Here is the source whence our laboring men have come—our active effective men who are doing, and have always done the work. It is useless for us to be deluded by the vain hope that the men we need, will ever come from any other source. We must turn our attention to the Evangelical work, concentrate our energies upon it, and do all in our power to promote it. Every man that can preach at all; every man that can turn a sinner to the Lord, should be engaged in the work, with all zeal and power. We must preach the word both publicly and privately, with the tongue, and pen through newspaper, pamphlet, magazine, tract and book; in every possible way, and by all means, we must preach the word of God from the rivers to the ends of the earth, and make all men see what is the fellowship of the mystery, which, from the beginning of the world, hath been hid in God, who created all things by Jesus Christ. “Go,” brethren, the Lord says, “Go into all the world, and preach the Gospel to every creature;” “Go,” says he, “therefore, and teach all nations.” Let every man go, who can call a few people together, and preach the word of the Lord to them.
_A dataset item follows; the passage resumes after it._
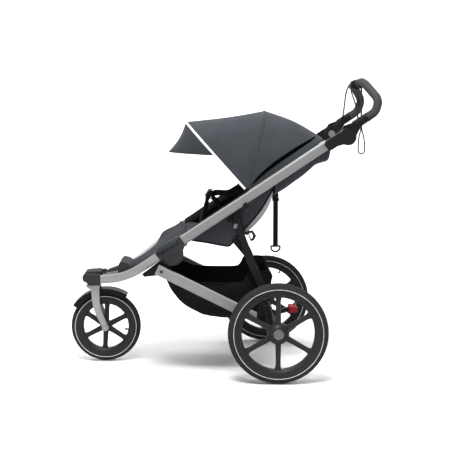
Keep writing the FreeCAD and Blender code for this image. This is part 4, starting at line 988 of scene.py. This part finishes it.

Yes, go if you can preach at all, turn sinners to God and save them;—go and preach. Go under a sense of the mighty work, remembering the language of that great preacher and apostle to the Gentiles, “Wo is me if I preach not the Gospel.” God requires those who have the gospel and the ability, to preach it now, and this same wo will rest upon them if they do not do it.

What a crying sin against the Lord, who gave us the gospel, and man to whom he commands it to be preached, for those with the ability, to refuse to preach the gospel of the grace of God? Who but these shall answer to God, if the people perish for the word of God? The first disciples, when dispersed from their homes, deprived of all their earthly good, “went everywhere preaching the word.”